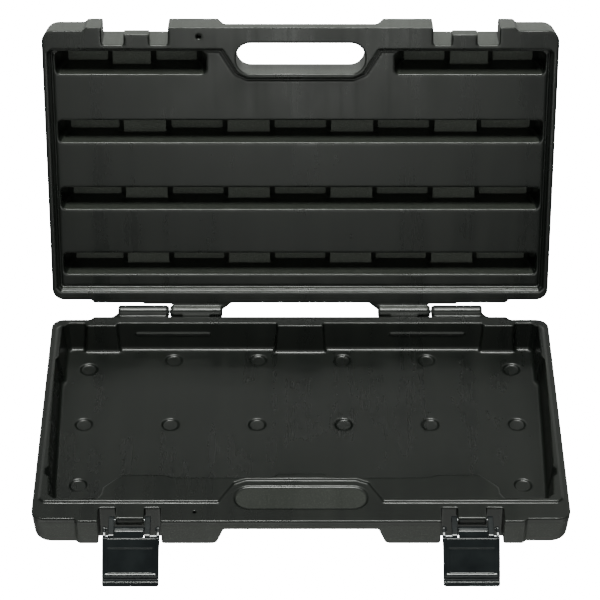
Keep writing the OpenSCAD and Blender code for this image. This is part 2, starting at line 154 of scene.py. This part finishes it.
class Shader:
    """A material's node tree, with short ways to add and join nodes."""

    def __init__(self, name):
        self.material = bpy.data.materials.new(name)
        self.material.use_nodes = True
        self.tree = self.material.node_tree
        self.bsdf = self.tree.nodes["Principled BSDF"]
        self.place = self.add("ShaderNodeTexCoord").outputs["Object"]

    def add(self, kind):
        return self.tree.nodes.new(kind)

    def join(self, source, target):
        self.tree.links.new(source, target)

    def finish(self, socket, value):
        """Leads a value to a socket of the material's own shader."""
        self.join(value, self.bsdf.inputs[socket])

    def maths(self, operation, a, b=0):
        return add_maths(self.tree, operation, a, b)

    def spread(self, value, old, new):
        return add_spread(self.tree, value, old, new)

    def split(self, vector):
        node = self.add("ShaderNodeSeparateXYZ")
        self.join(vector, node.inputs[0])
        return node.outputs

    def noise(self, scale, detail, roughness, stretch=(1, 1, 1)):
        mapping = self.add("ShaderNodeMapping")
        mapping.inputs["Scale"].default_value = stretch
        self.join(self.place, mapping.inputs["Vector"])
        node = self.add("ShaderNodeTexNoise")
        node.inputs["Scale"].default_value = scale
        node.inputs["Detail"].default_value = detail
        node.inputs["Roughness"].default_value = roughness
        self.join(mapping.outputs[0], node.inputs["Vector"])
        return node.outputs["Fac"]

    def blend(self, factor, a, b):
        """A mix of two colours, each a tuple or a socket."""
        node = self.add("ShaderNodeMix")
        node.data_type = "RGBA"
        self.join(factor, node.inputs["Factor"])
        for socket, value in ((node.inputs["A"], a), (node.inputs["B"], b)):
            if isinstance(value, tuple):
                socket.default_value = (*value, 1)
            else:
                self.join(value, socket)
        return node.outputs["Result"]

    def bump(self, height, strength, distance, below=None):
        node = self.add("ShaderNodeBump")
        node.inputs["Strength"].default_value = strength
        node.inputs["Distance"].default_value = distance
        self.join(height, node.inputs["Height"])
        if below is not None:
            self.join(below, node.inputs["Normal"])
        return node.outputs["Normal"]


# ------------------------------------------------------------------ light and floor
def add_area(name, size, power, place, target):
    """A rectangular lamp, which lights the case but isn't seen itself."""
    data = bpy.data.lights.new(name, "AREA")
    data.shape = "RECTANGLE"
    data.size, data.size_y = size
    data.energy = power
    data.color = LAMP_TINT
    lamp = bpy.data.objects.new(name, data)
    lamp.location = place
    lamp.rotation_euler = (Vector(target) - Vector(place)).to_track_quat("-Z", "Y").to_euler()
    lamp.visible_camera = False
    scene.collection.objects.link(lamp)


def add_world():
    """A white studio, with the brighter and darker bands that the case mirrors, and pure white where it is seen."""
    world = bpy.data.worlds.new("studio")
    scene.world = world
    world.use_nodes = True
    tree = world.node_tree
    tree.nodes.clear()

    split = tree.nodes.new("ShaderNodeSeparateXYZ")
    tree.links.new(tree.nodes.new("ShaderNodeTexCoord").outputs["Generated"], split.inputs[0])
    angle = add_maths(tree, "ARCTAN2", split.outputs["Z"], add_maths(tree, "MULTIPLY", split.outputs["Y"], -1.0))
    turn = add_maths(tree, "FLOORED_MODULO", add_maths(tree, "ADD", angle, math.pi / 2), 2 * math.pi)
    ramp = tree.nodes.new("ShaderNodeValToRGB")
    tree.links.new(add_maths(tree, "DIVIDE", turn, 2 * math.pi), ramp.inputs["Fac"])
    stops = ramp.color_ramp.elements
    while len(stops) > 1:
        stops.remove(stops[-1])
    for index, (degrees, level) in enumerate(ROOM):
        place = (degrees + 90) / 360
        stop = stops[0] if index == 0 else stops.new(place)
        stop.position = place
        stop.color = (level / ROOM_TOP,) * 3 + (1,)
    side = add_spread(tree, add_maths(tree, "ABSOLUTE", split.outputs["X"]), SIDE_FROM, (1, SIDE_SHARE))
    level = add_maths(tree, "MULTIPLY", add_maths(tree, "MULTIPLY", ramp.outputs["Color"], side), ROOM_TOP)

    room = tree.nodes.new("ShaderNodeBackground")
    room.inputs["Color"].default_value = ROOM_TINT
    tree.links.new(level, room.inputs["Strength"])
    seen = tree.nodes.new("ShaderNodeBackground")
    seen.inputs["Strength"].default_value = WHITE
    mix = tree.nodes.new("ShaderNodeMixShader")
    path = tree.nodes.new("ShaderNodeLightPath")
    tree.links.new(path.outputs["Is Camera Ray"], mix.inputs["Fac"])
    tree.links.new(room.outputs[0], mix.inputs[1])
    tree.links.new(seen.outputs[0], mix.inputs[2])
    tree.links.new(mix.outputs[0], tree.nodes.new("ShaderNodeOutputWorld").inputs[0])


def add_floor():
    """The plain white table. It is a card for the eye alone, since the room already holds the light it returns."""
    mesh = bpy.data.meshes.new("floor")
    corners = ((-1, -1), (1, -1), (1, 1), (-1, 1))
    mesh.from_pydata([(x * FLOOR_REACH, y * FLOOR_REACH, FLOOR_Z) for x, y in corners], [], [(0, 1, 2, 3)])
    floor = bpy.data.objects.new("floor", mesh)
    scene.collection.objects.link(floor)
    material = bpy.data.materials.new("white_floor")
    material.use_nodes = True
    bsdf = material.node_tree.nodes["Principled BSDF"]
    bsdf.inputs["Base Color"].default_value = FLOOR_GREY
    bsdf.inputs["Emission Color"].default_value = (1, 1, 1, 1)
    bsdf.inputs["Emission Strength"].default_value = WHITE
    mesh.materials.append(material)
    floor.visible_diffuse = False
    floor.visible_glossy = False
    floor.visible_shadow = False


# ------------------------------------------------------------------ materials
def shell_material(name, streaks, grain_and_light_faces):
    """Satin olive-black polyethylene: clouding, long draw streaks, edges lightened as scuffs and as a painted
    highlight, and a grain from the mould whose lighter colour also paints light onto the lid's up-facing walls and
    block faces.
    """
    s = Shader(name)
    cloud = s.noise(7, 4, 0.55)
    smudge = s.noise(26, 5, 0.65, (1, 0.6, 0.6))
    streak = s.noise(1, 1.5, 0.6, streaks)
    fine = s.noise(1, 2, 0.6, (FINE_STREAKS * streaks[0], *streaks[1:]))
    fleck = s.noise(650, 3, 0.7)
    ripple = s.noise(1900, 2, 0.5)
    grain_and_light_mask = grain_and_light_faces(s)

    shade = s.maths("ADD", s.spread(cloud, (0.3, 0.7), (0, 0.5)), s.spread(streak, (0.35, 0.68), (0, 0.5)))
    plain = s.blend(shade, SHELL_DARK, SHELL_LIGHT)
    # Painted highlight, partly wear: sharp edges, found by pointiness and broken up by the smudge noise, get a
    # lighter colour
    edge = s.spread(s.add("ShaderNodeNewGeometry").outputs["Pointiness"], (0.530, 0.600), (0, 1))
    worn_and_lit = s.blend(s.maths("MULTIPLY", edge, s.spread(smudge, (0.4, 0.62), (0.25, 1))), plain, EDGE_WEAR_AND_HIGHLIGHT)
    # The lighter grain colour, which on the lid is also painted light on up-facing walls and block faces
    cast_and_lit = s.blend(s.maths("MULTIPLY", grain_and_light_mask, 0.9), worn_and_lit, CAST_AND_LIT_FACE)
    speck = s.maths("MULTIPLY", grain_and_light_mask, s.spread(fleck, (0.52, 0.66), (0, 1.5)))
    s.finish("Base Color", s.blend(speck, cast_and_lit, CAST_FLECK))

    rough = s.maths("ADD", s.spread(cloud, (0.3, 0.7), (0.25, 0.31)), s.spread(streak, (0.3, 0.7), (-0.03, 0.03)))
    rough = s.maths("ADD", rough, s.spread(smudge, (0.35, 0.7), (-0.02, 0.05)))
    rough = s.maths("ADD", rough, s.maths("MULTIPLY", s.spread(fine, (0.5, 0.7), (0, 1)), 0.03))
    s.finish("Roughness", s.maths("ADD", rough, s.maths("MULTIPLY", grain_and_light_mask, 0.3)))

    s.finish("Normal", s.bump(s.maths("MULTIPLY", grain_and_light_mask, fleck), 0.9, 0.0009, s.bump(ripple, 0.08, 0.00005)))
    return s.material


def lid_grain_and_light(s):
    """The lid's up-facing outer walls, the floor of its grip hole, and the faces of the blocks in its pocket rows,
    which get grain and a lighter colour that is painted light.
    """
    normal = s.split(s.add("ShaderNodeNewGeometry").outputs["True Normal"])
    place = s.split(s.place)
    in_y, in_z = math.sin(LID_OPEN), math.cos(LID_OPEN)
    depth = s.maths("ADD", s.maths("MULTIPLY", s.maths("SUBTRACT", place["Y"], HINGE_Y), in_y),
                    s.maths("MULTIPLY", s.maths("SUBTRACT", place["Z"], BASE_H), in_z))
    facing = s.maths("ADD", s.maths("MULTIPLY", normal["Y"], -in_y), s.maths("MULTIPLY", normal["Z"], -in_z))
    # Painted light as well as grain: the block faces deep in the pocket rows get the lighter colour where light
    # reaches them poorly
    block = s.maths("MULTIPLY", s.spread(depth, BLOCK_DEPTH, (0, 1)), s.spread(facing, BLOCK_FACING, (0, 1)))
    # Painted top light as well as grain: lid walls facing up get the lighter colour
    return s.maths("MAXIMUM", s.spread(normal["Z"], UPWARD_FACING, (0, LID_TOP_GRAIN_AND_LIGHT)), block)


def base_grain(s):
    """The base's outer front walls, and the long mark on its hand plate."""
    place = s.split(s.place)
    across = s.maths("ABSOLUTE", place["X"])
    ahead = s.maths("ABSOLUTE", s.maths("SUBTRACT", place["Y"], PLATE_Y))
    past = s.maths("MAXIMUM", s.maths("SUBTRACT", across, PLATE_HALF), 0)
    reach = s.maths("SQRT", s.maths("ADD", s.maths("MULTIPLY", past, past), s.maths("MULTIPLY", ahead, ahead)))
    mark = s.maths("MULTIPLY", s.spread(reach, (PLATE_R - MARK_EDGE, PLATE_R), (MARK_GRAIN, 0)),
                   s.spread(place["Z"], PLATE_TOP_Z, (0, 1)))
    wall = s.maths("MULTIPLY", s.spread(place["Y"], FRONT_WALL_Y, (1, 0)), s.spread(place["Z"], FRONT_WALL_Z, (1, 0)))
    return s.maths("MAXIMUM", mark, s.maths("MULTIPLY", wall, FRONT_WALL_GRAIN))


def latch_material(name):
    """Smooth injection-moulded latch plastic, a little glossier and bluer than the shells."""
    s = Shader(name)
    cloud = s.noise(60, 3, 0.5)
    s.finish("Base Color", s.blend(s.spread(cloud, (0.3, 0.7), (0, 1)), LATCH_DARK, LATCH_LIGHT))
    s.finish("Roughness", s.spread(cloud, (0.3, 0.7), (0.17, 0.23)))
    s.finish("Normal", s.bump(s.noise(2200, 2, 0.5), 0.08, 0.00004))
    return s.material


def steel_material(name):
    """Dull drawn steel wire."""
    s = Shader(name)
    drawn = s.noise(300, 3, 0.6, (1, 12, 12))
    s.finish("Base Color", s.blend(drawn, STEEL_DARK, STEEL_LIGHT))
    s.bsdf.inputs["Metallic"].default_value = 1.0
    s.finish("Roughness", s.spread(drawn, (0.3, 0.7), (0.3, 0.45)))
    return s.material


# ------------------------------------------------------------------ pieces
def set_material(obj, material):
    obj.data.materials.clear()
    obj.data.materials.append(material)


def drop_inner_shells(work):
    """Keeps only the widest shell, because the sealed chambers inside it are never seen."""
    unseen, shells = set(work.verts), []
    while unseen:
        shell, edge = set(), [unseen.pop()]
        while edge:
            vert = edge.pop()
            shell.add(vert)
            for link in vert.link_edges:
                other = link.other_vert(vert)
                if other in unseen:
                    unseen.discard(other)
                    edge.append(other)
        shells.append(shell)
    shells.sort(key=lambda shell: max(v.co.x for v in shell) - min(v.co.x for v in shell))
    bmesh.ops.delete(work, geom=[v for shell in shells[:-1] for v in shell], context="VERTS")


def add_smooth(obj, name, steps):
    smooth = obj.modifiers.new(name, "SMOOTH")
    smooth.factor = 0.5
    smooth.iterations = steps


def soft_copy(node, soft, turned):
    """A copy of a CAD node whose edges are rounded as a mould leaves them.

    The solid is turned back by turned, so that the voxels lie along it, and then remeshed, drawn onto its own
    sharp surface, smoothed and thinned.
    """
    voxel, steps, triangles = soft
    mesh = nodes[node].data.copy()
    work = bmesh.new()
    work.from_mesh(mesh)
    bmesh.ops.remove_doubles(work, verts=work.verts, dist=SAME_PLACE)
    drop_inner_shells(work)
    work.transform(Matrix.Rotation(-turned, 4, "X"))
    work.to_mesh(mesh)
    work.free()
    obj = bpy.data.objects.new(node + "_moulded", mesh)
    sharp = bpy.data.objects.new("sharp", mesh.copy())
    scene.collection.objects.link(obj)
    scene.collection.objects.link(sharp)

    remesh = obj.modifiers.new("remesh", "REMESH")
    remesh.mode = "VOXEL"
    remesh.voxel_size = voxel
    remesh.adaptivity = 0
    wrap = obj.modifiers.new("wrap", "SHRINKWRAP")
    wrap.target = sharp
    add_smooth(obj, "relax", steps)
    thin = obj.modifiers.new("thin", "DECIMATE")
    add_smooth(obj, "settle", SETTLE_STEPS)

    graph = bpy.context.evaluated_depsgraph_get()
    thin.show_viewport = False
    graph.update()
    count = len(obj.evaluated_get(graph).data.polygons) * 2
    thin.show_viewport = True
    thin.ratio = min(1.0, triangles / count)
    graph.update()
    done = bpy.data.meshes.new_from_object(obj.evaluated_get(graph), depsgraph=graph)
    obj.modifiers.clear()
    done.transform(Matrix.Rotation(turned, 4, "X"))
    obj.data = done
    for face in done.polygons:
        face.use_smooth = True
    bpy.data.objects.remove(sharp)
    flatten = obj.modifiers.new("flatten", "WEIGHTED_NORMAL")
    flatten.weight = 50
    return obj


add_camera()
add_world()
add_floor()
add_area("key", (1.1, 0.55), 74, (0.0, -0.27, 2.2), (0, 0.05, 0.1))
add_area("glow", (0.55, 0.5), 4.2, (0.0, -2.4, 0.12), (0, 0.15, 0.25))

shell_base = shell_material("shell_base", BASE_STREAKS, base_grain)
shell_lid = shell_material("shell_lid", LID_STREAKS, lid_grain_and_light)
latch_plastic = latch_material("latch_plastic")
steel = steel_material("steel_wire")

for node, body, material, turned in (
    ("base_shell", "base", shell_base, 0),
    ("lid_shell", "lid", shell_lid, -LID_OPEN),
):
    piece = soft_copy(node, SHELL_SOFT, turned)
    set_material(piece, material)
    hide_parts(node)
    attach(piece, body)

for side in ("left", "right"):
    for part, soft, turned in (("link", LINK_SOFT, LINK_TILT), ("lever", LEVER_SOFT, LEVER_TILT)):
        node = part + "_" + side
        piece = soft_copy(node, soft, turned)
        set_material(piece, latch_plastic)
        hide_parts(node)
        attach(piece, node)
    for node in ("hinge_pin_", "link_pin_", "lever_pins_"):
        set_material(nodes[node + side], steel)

• **WHAT YOU NEED TO DO**
Only the lines from the one that contains "attach(piece, body)" through the last line should be repeated, each exactly as it stands, with both ends included.

• **CORRECT RESULT**
    attach(piece, body)

for side in ("left", "right"):
    for part, soft, turned in (("link", LINK_SOFT, LINK_TILT), ("lever", LEVER_SOFT, LEVER_TILT)):
        node = part + "_" + side
        piece = soft_copy(node, soft, turned)
        set_material(piece, latch_plastic)
        hide_parts(node)
        attach(piece, node)
    for node in ("hinge_pin_", "link_pin_", "lever_pins_"):
        set_material(nodes[node + side], steel)